Regarding the webpack configuration, you were beaten by @3coins who opens: https://github.com/jupyterlab/jupyterlab/pull/13765

I'll push to get a release with it as soon as possible.

For vscode configuration, for now we are trying to not point to a dev tool rather than another. But there is one specifically for VSCode configuration there: https://github.com/jupyterlab/debug-config-cookiecutter

Personally, I would like to switch to a more powerful template library; in particular copier is pretty neat. The goal is to be able to get the template form to support feature like conditional parameters (to get a basic and advanced configuration for example). And another advantage of copier (in addition to support updates) is the ability to combine multiple templates. This sounds like a good pattern to separate pure JupyterLab extension configuration and for example IDE configuration.

If you want to help bringing this further, let me know.

bollwyvl commented 1 year ago

copier

Looks pretty rad.

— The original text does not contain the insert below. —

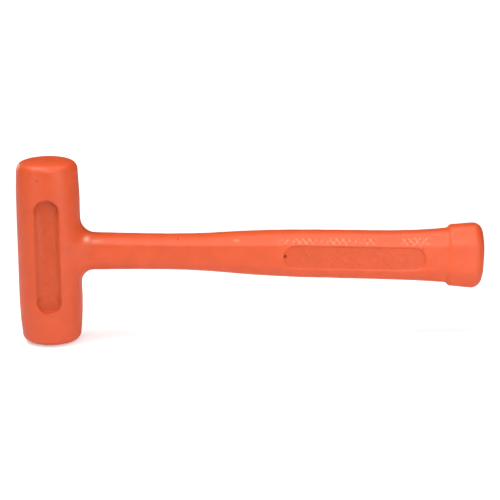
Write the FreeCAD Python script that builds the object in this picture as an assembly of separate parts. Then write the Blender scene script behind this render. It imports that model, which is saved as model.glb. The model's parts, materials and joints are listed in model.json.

Cookiecutter has a lot of baggage and can't change much.

But, geez... another thing that's almost JSON schema, but not quite (e.g. github actions.yml).

Of one note: pushing out source maps can more than double the size of a package. This might be something someone needs to opt into, e.g. only during build:dev, for example.

keckelt commented 1 year ago

Regarding the webpack configuration, you were beaten by @3coins who opens: https://github.com/jupyterlab/jupyterlab/pull/13765

Nice! what are the odds 😄

For vscode configuration, for now we are trying to not point to a dev tool rather than another. But there is one specifically for VSCode configuration there: https://github.com/jupyterlab/debug-config-cookiecutter

Makes sense. I've seen the cookiecutter but didn't really know how to apply it so I manually copied the config. The settings didn't work for me though.